I did remember that, yes. It really is a taboo.

Simple.
After I've washed my hair, I fluff it up.
I then apply curl boosting gel, and wrap the foreloocks round ny finger to make thm curl tighter, then I spray them into position.

Kate- My problem is I am the eternal commitmentphobe.
Frankly, my standards aren't high on one level, but at others I have an impossibly high bar.

Problem is, I like women, I hate relationships. But I'll say pretty much anything too get them into bed.

But yes, I probably do think too much.

Moggs- It's wise to.

Yes, it would be ultra stupid. I can't see CS forgiving it- I wouldn't.
I have only once in my life committed such a faux pas- I shagged a mate's ex the night after she dumped him. I pretended I hadn't for about a year, but I don't think anyone was fooled.

I wouldn't really want a relationship with her, I don't think. Don't get me wrong, I really like her as a person, but it would just feel- wrong.

But yes, she DOES press many of those short term buttons.
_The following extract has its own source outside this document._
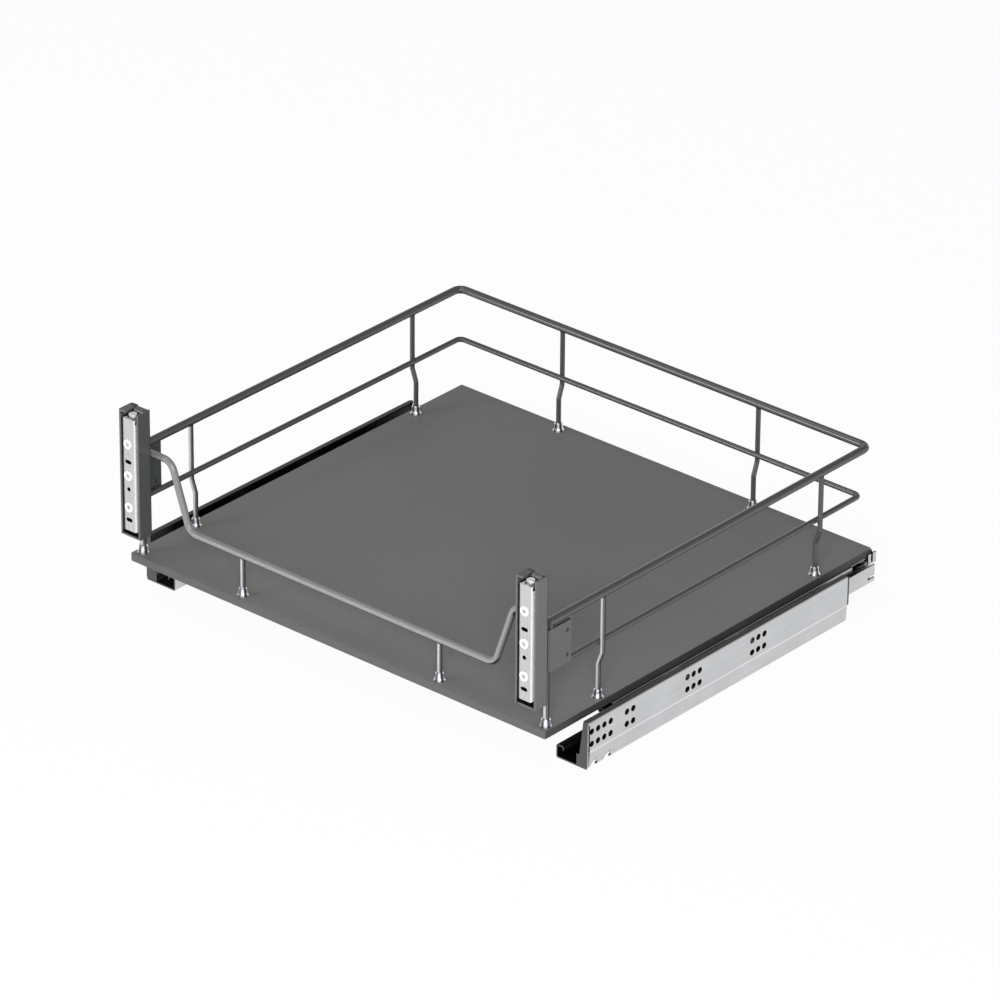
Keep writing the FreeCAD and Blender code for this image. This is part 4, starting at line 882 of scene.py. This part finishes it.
# Corners of the right-hand plates, from the inner, rear and top corner of the drawer profile.
REAR_PLATES = (
    ((7.5, -8.3, -12.5), (16.7, -6.9, -5.8), Y),
    ((7.5, -10.9, -23.6), (12.7, -9.5, -15.7), Y),
    ((15.3, -8.3, -28.3), (16.7, -6.9, -12.3), Y),
    ((4.0, -17.0, -15.8), (12.7, -3.9, -14.6), Z),
)
TAB_CORNER = 0.5
tabs = []
for side in (-1, 1):
    for low, high, through in REAR_PLATES:
        ends = INNER_CORNER + np.array([low, high])
        ends[:, X] = np.sort(side * ends[:, X])
        tabs.append(rounded_plate(ends[0], ends[1], TAB_CORNER, through))
surface_piece("rear_end_tabs", tabs, strip_zinc, "drawer")

# %% Shade pad
# Corners of the pad, from the outer, front and bottom corner of the left cabinet profile.
OUTER_CORNER = drawn("left_cabinet_profile")[0]
PAD_LOW, PAD_HIGH = OUTER_CORNER + np.array([(3.6, 3.0, 1.5), (14.0, 44.0, 2.2)])
PAD_CORNER = 1.5
pad = rounded_plate(PAD_LOW, PAD_HIGH, PAD_CORNER, Z)
surface_piece("left_shade_pad", [pad], black_pom, "cabinet_rails")

# %% [markdown]
# ## The studio
# A product photographer puts such a part on a white sweep with large soft lamps. The floor here
# is white for the camera and for reflections and still takes a soft shadow. The surroundings are
# white up to a little above the horizon and grey overhead, so that sides of metal parts
# read light and their tops read darker.

# %% Floor
FLOOR_REACH, FLOOR_DROP, GLOW_SHARE = 40.0, 0.0002, 0.95
floor_mesh = bpy.data.meshes.new("studio_floor")
corners = np.array([[-1, -1, 0], [1, -1, 0], [1, 1, 0], [-1, 1, 0]]) * FLOOR_REACH
floor_mesh.from_pydata(corners.tolist(), [], [(0, 1, 2, 3)])
floor = bpy.data.objects.new("studio_floor", floor_mesh)
bpy.context.scene.collection.objects.link(floor)
floor.location.z = CAD_LOW.z - FLOOR_DROP
floor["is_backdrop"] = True
sweep = bpy.data.materials.new("Studio_sweep_white")
sweep.use_nodes = True
tree = sweep.node_tree
tree.nodes.clear()
paths = add(tree, "ShaderNodeLightPath")
seen = add(tree, "ShaderNodeMath", {"operation": "MAXIMUM"},
           links={0: paths.outputs["Is Camera Ray"], 1: paths.outputs["Is Glossy Ray"]})
seen = add(tree, "ShaderNodeMath", {"operation": "MAXIMUM"},
           links={0: seen.outputs[0], 1: paths.outputs["Is Transmission Ray"]})
share = add(tree, "ShaderNodeMath", {"operation": "MULTIPLY"}, {1: GLOW_SHARE},
            {0: seen.outputs[0]})
paper = add(tree, "ShaderNodeBsdfDiffuse", values={"Color": linear("#f4f4f4")})
glow = add(tree, "ShaderNodeEmission", values={"Strength": 1.0})
both = add(tree, "ShaderNodeMixShader",
           links={0: share.outputs[0], 1: paper.outputs[0], 2: glow.outputs[0]})
add(tree, "ShaderNodeOutputMaterial", links={"Surface": both.outputs[0]})
finish_with(floor, sweep)
print("floor at", round(floor.location.z, 4))

# %% Surroundings
world = bpy.data.worlds.new("studio")
bpy.context.scene.world = world
world.use_nodes = True
tree = world.node_tree
tree.nodes.clear()
direction = add(tree, "ShaderNodeTexCoord").outputs["Generated"]
height = add(tree, "ShaderNodeSeparateXYZ", links={0: direction}).outputs["Z"]
level = add(tree, "ShaderNodeMapRange",
            values={"From Min": 0.15, "From Max": 0.6, "To Min": 1.0, "To Max": 0.30},
            links={"Value": height})
surround = add(tree, "ShaderNodeBackground", links={"Strength": level.outputs["Result"]})
add(tree, "ShaderNodeOutputWorld", links={"Surface": surround.outputs[0]})
print("surroundings", world.name)


# %% Lamps
def soft_lamp(name, at, aim, width, height_m, watts):
    """A rectangular soft lamp at a point, turned towards another point."""
    data = bpy.data.lights.new(name, "AREA")
    data.shape = "RECTANGLE"
    data.size, data.size_y, data.energy = width, height_m, watts
    lamp = bpy.data.objects.new(name, data)
    bpy.context.scene.collection.objects.link(lamp)
    lamp.location = at
    away = lamp.location - aim
    lamp.rotation_mode = "QUATERNION"
    lamp.rotation_quaternion = away.to_track_quat("Z", "Y")
    return lamp


CENTRE = (CAD_LOW + CAD_HIGH) / 2
soft_lamp("key_front_right", (1.7, -2.1, 1.25), CENTRE, 1.0, 1.0, 60.0)
soft_lamp("fill_front_left", (-1.3, -1.9, 0.7), CENTRE, 0.8, 0.8, 14.0)
soft_lamp("top_soft", (-0.7, -0.5, 2.6), CENTRE, 1.6, 1.6, 18.0)
print("lamps ready")

# %% [markdown]
# ## The camera
# The photograph was taken with a long lens from the front right. The angles and distance were
# solved from the straight edges of the object, so the same lines run through the render.

# %% Camera
AZIMUTH, ELEVATION, ROLL = (math.radians(v) for v in (40.859, 27.669, 0.397))
TARGET = np.array([-0.019294, 0.023359, 0.091416])
DISTANCE, FOCAL_PIXELS, IMAGE_WIDTH, SENSOR = 6.891, 7138.0, 1000.0, 36.0
NEAREST, FARTHEST = 0.1, 200.0
back = np.array([math.sin(AZIMUTH) * math.cos(ELEVATION), -math.cos(AZIMUTH) * math.cos(ELEVATION),
                 math.sin(ELEVATION)])
right = np.array([math.cos(AZIMUTH), math.sin(AZIMUTH), 0.0])
up = np.cross(back, right)
right, up = (math.cos(ROLL) * right + math.sin(ROLL) * up,
             math.cos(ROLL) * up - math.sin(ROLL) * right)
camera_data = bpy.data.cameras.new("camera")
camera_data.sensor_width = SENSOR
camera_data.lens = SENSOR * FOCAL_PIXELS / IMAGE_WIDTH
camera_data.clip_start, camera_data.clip_end = NEAREST, FARTHEST
camera = bpy.data.objects.new("camera", camera_data)
bpy.context.scene.collection.objects.link(camera)
matrix = np.eye(4)
matrix[:3, 0], matrix[:3, 1], matrix[:3, 2] = right, up, back
matrix[:3, 3] = TARGET + back * DISTANCE
camera.matrix_world = [list(row) for row in matrix.T]
bpy.context.scene.camera = camera
bpy.context.scene.view_settings.view_transform = "Standard"
print("lens", round(camera_data.lens, 1), "mm")

# %% [markdown]
# ## The dressed model's box
# The box of the dressed model is measured.

# %% Sizes and finish
low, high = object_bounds()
She's intelligent (Oxford University, actually), sweet, placid and carrying a sense of being hurt and broken that I can relate to.

Therein lies the danger.

Anonymous said...

Crushed, Tie a knot in it to remind you not to step of a cliff... ^_^

Anonymous said...

Forgive me if I am wrong but am thinking maybe you have yet to meet the one who is THE ONE for you. :)

Anonymous said...

Moggs- :)

I'm hopeless, I really am :)

Nunyaa- I guess we'll never really know. I think I have, but then again, I'm so often wrong about these things.
Funny isn't it? I rarely get electoral predictions and the like wrong, but I'm hopeless at these things.

Anonymous said...

Like people said, you think too much. And you worry too much. Just go with your instincts...

then fuck her anyway.

By the way. I suppose you have been too busy to notice but you are not exactly flavour of the month with a some people ...

Anonymous said...

I know we all have lots of "I'll do it anyways, because that's why I do" weak spots. However, don't you dare try to pretend it is out of your hands. Because, even if it feels natural, it is a decision you made all the same.